Directive: In the listing below, please print the line that contains "hide_parts(node)" and every line that follows it, exactly.

==========

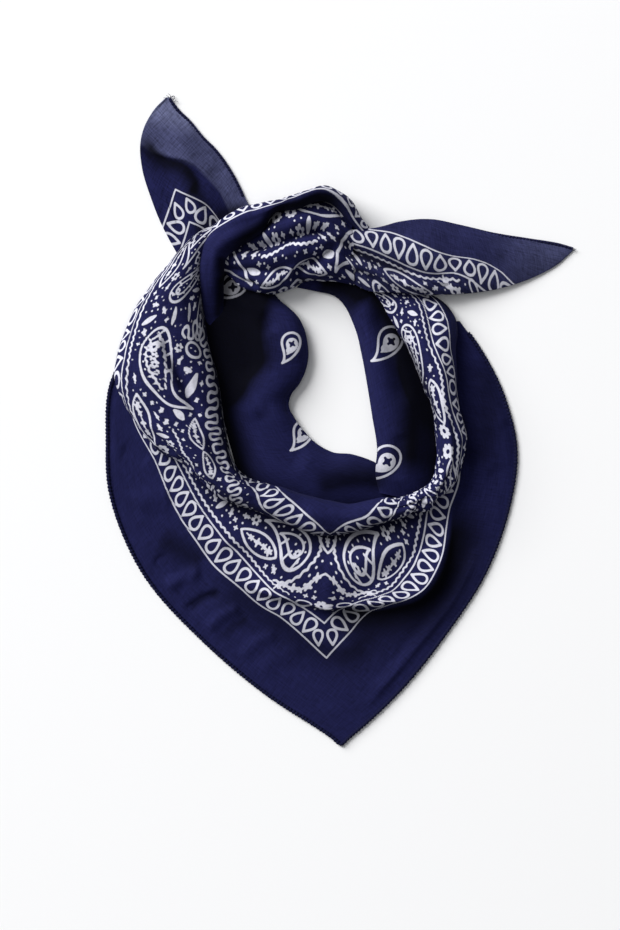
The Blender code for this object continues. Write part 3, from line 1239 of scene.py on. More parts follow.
def arch_grid(row: Array, columns: int, roundness: float, floor: int = 13) -> tuple[Array, Array, Array]:
    """A grid round a rolled stretch: plan share (1 - cos t) / 2, height sin t to a power above and nearly flat below.

    Args:
        row: Outer x, y, inner x, y, crest and base in each row.
        columns: Points across the arch.
        roundness: Power of the sine; below one is fuller.
        floor: Points across each half of the underside.

    Returns:
        The points, the angle of each column, and each point's share of the arch, which runs past 0 and 1 beneath.
    """
    tuck = 0.3
    turn = np.concatenate([
        np.linspace(-np.pi / 2, -tuck, floor, endpoint=False),
        np.linspace(-tuck, np.pi + tuck, columns),
        np.linspace(1.5 * np.pi, np.pi + tuck, floor, endpoint=False)[::-1],
    ])
    across = (0.5 * (1 - np.cos(turn)))[None, :, None]
    height = np.where(np.sin(turn) > 0, np.abs(np.sin(turn)) ** roundness, 0)
    under = -np.abs(np.minimum(np.sin(turn), 0)) ** 0.5 * 1.5
    plan = row[:, None, :2] + (row[:, None, 2:4] - row[:, None, :2]) * across
    z = row[:, 5:6] + (row[:, 4:5] - row[:, 5:6]) * height[None, :] + under[None, :]
    points = np.concatenate([plan, np.maximum(z, 0.3)[..., None]], axis=2)
    length = np.cumsum(np.linalg.norm(np.diff(points, axis=1, prepend=points[:, :1]), axis=2), axis=1)
    first, last = length[:, floor : floor + 1], length[:, floor + columns - 1 : floor + columns]
    return points, turn, (length - first) / (last - first)


@dataclass
class Flap:
    """The triangle that hangs in front: two layers from the hem in under the roll."""

    ink: SquarePrint
    rows: Table = (
        # hem x, y, inner x, y, lift, swell, hem p, q
        (-137, 86, -118, 87, 0, 0, 402, 0),
        (-152.6, 55, -126, 55, 0, 0, 366, 0),
        (-166, 26, -131, 26, 0, 0, 334, 0),
        (-168.5, -14, -126, -8, 0, 0, 294, 0),
        (-166, -53, -101, -33, 0, 0, 255, 0),
        (-143, -109, -76, -54, 0.5, 3, 192, 0),
        (-98, -160, -46, -62, 4.2, 7, 124, 0),
        (-53, -198, -28, -68, 4.2, 8, 65, 0),
        (-6, -229, -14, -71, 4.2, 8.2, 8, 0),
        (1.4, -234.5, -12, -71, 4.2, 8.2, 0, 0),
        (9, -228.5, -10, -71, 4.2, 8.2, 0, 9.7),
        (45, -195, 7, -70, 4.2, 8, 0, 59),
        (78, -154, 28, -66, 4.2, 7, 0, 112),
        (107, -109, 50, -58, 2, 3, 0, 166),
        (125, -57, 74, -43, 0, 1, 0, 221),
        (129, -21, 78, -14, 0, 0, 0, 257),
        (121, 15, 74, 15, 0, 0, 0, 295),
        (103, 52, 68, 50, 0, 0, 0, 338),
        (88, 73, 60, 69, 0, 0, 0, 364),
    )
    borders: Table = (
        # plan x, y, flat p, q: the outer and the inner line of the drop border, then the middle
        (-9, -171, 46, 46),
        (-43.5, -140.5, 93, 46),
        (-70.5, -121, 127, 46),
        (-90, -104.5, 153, 46),
        (-103, -86.5, 176, 46),
        (-121, -57, 212, 46),
        (-133.5, -27, 245, 46),
        (-150, 10, 284, 46),
        (9.5, -151, 46, 73),
        (23.5, -136.5, 46, 93),
        (37.5, -131.5, 46, 109),
        (50.5, -127.5, 46, 123),
        (61, -121, 46, 137),
        (68.5, -109.5, 46, 153),
        (74.5, -95.5, 46, 170),
        (77, -80, 46, 187),
        (80, -62, 46, 206),
        (86, -46, 46, 224),
        (-10.5, -146, 63, 63),
        (-27, -134, 84, 63),
        (-46, -123.5, 107, 63),
        (-60, -109.5, 128, 63),
        (-74.5, -93, 151, 63),
        (-90, -76, 174, 63),
        (-100, -62, 191, 63),
        (-114, -36, 222, 63),
        (0.5, -135.5, 63, 79),
        (12, -131, 63, 93),
        (25, -127.5, 63, 107),
        (37.5, -123, 63, 122),
        (46.5, -113.5, 63, 137),
        (55.5, -100.5, 63, 154),
        (58, -90, 63, 166),
        (62, -76, 63, 182),
        (-8.5, -98, 96, 96),
        (-9, -76, 112, 112),
    )
    # name, first row, last row, points along the hem, points inwards, CAD node
    pieces: tuple[tuple[str, float, float, int, int, str], ...] = (
        ("flap_left_face", 0, 5, 240, 84, "flap_left"),
        ("flap_front_face", 5, 13, 424, 212, "flap_front"),
        ("flap_right_face", 13, 18, 220, 76, "flap_right"),
    )
    creases: tuple[Crease, ...] = (
        # the soft ledge across the front, steep towards the hem
        Crease(
            ((-76, -112), (-52, -124), (-34, -128), (-9, -133), (14, -132),
             (36, -130), (54, -126), (66, -116), (74, -98), (78, -72)),
            8.0, 26, 3.2,
        ),
        Crease(((14, -136), (36, -134), (56, -129), (70, -116), (78, -94), (82, -70)), 2.6, 9, 2.6),
        Crease(((64, -136), (80, -124), (92, -104), (98, -80)), -1.2, 8, 8),
        Crease(((74, -142), (92, -124), (106, -96)), 1.6, 9, 9),
        Crease(((-134, -98), (-120, -108), (-104, -112)), -2.2, 7, 5),
        Crease(((-126, -122), (-112, -112), (-98, -108)), 2.4, 5, 5),
        Crease(((-112, -138), (-98, -128), (-84, -124)), -1.6, 3, 5),
        Crease(((-96, -152), (-84, -140), (-70, -134)), 2.0, 4, 5),
        Crease(((-72, -172), (-60, -160), (-44, -152)), 1.6, 4, 6),
        Crease(((-60, -184), (-44, -170), (-24, -164)), 1.2, 8, 8),
        Crease(((14, -212), (50, -170), (84, -126), (104, -86)), 1.5, 5, 3),
        Crease(((20, -196), (52, -158), (82, -116)), -0.9, 6, 6),
        Crease(((-150, -60), (-136, -56), (-120, -54)), 1.8, 9, 9),
        Crease(((-158, -20), (-148, -24), (-138, -30)), -1.0, 6, 6),
        Crease(((112, -40), (104, -20), (102, 4)), 2.0, 9, 9),
        Crease(((122, -6), (110, 14), (100, 34)), 1.5, 7, 7),
        Crease(((-96, -92), (-74, -86), (-50, -92), (-30, -104)), 1.8, 8, 5),
        Crease(((-86, -70), (-64, -84), (-40, -92), (-14, -94), (14, -92), (40, -86), (58, -76)), -2.4, 7, 5),
    )
    shades: tuple[Crease, ...] = (
        Crease(
            ((-20, -138), (4, -136), (24, -138), (42, -135), (58, -130),
             (70, -118), (79, -98), (83, -72), (88, -50)),
            1.0, 2, 24,
        ),
        Crease(((-96, -108), (-72, -124), (-46, -142), (-20, -160), (6, -168), (30, -150)), 0.55, 6, 15),
        Crease(
            ((-112, -24), (-96, -44), (-74, -62), (-48, -74), (-20, -84),
             (6, -84), (30, -80), (58, -70), (78, -54)),
            0.75, 8, 7,
        ),
        Crease(((100, 50), (108, 20), (106, -10), (98, -40)), 0.5, 12, 12),
        Crease(((-132, -84), (-116, -92), (-96, -104)), 0.6, 9, 9),
        Crease(((-110, -136), (-96, -126), (-84, -122)), 0.5, 3, 4),
        Crease(((-86, -158), (-76, -148), (-64, -142)), 0.45, 3, 4),
    )
    inset: float = 1.1
    face_z: float = 1.5
    swell_at: float = 0.76
    swell_width: float = 0.19

    def make(self, cotton: bpy.types.Material) -> list[bpy.types.Object]:
        """Builds the face in three stretches, and the layer beneath it.

        Args:
            cotton: The printed finish.

        Returns:
            The new pieces, the lower layer last.
        """
        made = []
        for name, first, last, along, inwards, node in self.pieces:
            item = self.sheet(even_rows(self.rows, first, last, along), inwards, False).make(name, cotton, Held.LAID)
            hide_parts(node)
            made.append(item)
        lower = self.sheet(even_rows(self.rows, 0, 18, 280), 48, True)
        item = lower.make("flap_lower_layer", cotton, Held.LAID)
        made.append(item)
        return made

    def sheet(self, row: Array, inwards: int, lower: bool) -> Sheet:
        """One grid of the triangle: flat from the hem, a swell behind the ledge, then under the roll.

        Args:
            row: The rows of this stretch.
            inwards: Points from the hem inwards.
            lower: The layer beneath, which lies closer to the table.

        Returns:
            The sheet.
        """
        share = np.linspace(0, 1, inwards)[None, :]
        hem = moved_in(row[:, :2], row[:, 2:4], self.inset)
        plan = hem[:, None] + (row[:, None, 2:4] - hem[:, None]) * share[..., None]
        lift, swell = np.maximum(row[:, 4:5], 0), np.maximum(row[:, 5:6], 0)
        bump = np.cos(0.5 * np.pi * np.clip((share - self.swell_at) / self.swell_width, -1, 1)) ** 2
        z = self.face_z + lift * smoothstep(0.6, 0.9, share) + swell * bump
        points = np.concatenate([plan, z[..., None]], axis=2)
        away = smoothstep(0, 0.16, share)
        rough = 0.55 * rumple(plan[..., 0], plan[..., 1], 34, 11) + 0.2 * rumple(plan[..., 0], plan[..., 1], 12, 3)
        points = displaced(points, self.creases, (rough + 0.3) * away)
        points[..., 2] -= (0.9 if lower else 0) + 0.45 * (1 - away)
        if lower:
            points[..., 2] = np.maximum(0.2, points[..., 2])
        edge = tuple((r[0], r[1], r[6], r[7]) for r in self.rows)
        flat = FlatMap(edge + self.borders).at(plan)
        return Sheet(points, flat, self.ink.at(flat[..., 0], flat[..., 1]), deep=hollows(points, self.shades))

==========

Completed exercise:
            hide_parts(node)
            made.append(item)
        lower = self.sheet(even_rows(self.rows, 0, 18, 280), 48, True)
        item = lower.make("flap_lower_layer", cotton, Held.LAID)
        made.append(item)
        return made

    def sheet(self, row: Array, inwards: int, lower: bool) -> Sheet:
        """One grid of the triangle: flat from the hem, a swell behind the ledge, then under the roll.

        Args:
            row: The rows of this stretch.
            inwards: Points from the hem inwards.
            lower: The layer beneath, which lies closer to the table.

        Returns:
            The sheet.
        """
        share = np.linspace(0, 1, inwards)[None, :]
        hem = moved_in(row[:, :2], row[:, 2:4], self.inset)
        plan = hem[:, None] + (row[:, None, 2:4] - hem[:, None]) * share[..., None]
        lift, swell = np.maximum(row[:, 4:5], 0), np.maximum(row[:, 5:6], 0)
        bump = np.cos(0.5 * np.pi * np.clip((share - self.swell_at) / self.swell_width, -1, 1)) ** 2
        z = self.face_z + lift * smoothstep(0.6, 0.9, share) + swell * bump
        points = np.concatenate([plan, z[..., None]], axis=2)
        away = smoothstep(0, 0.16, share)
        rough = 0.55 * rumple(plan[..., 0], plan[..., 1], 34, 11) + 0.2 * rumple(plan[..., 0], plan[..., 1], 12, 3)
        points = displaced(points, self.creases, (rough + 0.3) * away)
        points[..., 2] -= (0.9 if lower else 0) + 0.45 * (1 - away)
        if lower:
            points[..., 2] = np.maximum(0.2, points[..., 2])
        edge = tuple((r[0], r[1], r[6], r[7]) for r in self.rows)
        flat = FlatMap(edge + self.borders).at(plan)
        return Sheet(points, flat, self.ink.at(flat[..., 0], flat[..., 1]), deep=hollows(points, self.shades))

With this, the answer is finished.